Summary: The paper presents a connection between actor-critic algorithms (usually framed in single-agent RL) and counterfactual regret minimization (framed for multiagent learning). The results show that the counterfactual values and the standard value functions are related (scaled by a normalization constant) and that advantage values are immediate counterfactual regrets (scaled by another constant). Experiments in two poker versions show that the algorithms converge close to the Nash equulibrium in self-play and also works well against other opponents (bots). Comments: I appreciate the thorough revision of related work, if anything I must comment on a few recent works that are relevant. Two recent surveys on agents modeling agents and dealing with non-stationarity in multiagent interactions. -S. V. Albrecht and P. Stone, “Autonomous agents modelling other agents: A comprehensive survey and open problems” -P. Hernandez-Leal, M. Kaisers, T. Baarslag, and E. Munoz de Cote, “A Survey of Learning in Multiagent Environments - Dealing with Non-Stationarity” A recent work on Deep MARL. -Z. Hong, S. Su, T. Shann, Y. Chang, and C. Lee "A Deep Policy Inference Q-Network for Multi-Agent Systems" I would like if you can comment more on the implications of 3.2, in particular about "If there is a low probability of reaching s_t due to the environment or due to opponents' policies, these values will differ significantly" It is not clear why two transition buffers are needed (in 4.2) Post rebuttal: The work shows a nice connection between two areas.
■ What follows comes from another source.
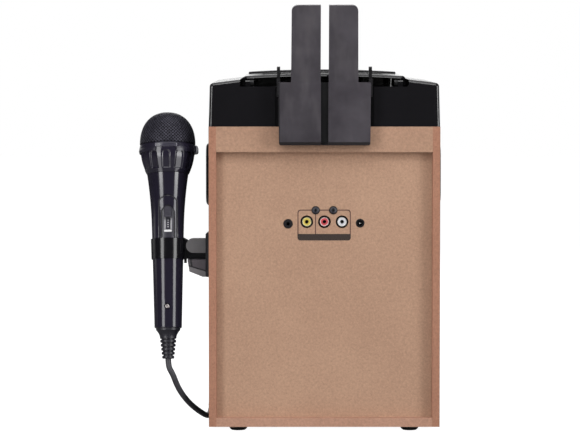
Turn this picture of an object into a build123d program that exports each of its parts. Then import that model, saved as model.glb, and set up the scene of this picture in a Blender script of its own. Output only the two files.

I strongly recommend the authors to improve the presentation: - background (CFR and recent papers), - contrasting with well-known algorithms (A2C), - check carefully notation - solve typos and broken sentences.

Reviewer 3

In this paper the authors consider actor-critic algorithms for POMDPs in a multiagent setting. They derive policy update rules, prove convergence properties of those and evaluate those learned policies empirically. I am not an expert in the field of multi-agent RL but got the feeling that the presented results are novel and extend current knowledge in an interesting and valuable way. Although there is no clear advantage of the proposed algorithms empirically, I think the authors make a sensible step forward by enabling the use of model-free algorithms for this multi-agent setting under partial observability. The paper could be improved by cleaning up notation (e.g. u_i in line 87, REG without subscripts, symbol in line 187 .... are never defined --- their definitions following implicitly). I would also recommend to give some more details on CFR to make the paper more self contained as I had a hard time following without referring back to the original paper. Furthermore it would make the paper more compelling if the proposed algorithms were studied in more detail, e.g. highlighting sensitivity to the hyperparameters. For instance, in section 4.4 the authors comment on the need to interleave policy improvements with multiple updates to the critic. It would be helpful to report the authors precise findings (and the actually used update frequencies). -- I have read the author response and the authors have clarified my questions. Upon another reading of the paper and the other reviews, I decided to increase my score to reflect the relevance of the paper.